As a feminist activist I agree with everything Dr Mueller, you have just said. Thanks for sharing the highlights of the new Gender Policy of BMZ. I congratulate you and your team for adopting this progressive Policy and for showing your commitment to Justice, Women’s Rights and Sustainable Development by organizing this Conference. I totally agree with you Dr Mueller that without gender equality and women’s rights, no country, no community can progress.
I come from South Asia, which is one of the most patriarchal regions in the world. The women to men ratio has been going down, women’s employment rate in the formal sector has gone down; privatization of essential services has increased the burden of women; there are only 11% women in the new Parliament just elected. I can go on in this vain.
However, unfortunately patriarchy, violence against women and gender discrimination do not exist only in the poor countries. I wish progress and education automatically made us gender equal, but they do not.
There is NO country in the world where patriarchy does not exist. Patriarchy is a global system. It exists everywhere, although in different forms and degrees.
I came to Germany as a 21 year old in 1967 ,that means 47 years ago. I did not expect to see patriarchy in a developed country but I saw it all around. For example I came from Mutterland India but found Vaterland Deutchland here. I came from the land of Mutter Ganga and found Vater Rheine here. I came from the land of many Goddesses but found mainly Der Herr Gott here.
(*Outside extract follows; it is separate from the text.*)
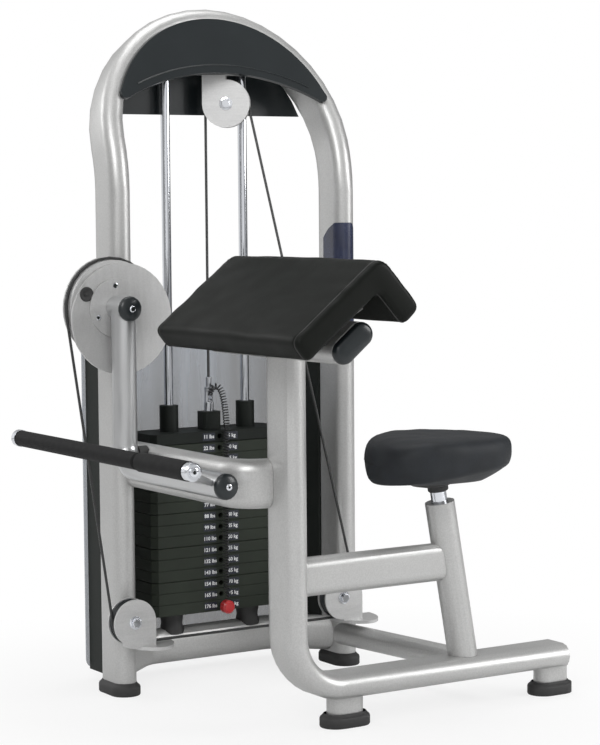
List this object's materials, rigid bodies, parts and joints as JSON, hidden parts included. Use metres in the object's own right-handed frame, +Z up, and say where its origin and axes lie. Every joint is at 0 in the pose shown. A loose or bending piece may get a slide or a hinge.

I was quite shocked to see naked women as objects of sex on so many Magazines in every kiosk. Women’s bodies were on sale all around, in a democratic country where on paper men and women were equal.
I found the German language also to be quite patriarchal. An unmarried woman was a Fraulein, or a small woman, even if she was 80 years old. A man was a Herr, married, widower, and unmarried or divorced!!
Women Professors were a rare site at the University. Die Herren haben ueberall geherrscht.
Even after over 200 years of democracy the US has not yet had a woman President. The family lineage continues to go from father to son – Bush senior, Bush Junior. Kennedy Senior Kennedy junior. Excuse me, where are your daughters, Gentlemen?
Look at the family names in Scandinavia. So many of them end with Son. Ericson, Johanson. Noch mal- Wo sind die toechtern, bitte schoen?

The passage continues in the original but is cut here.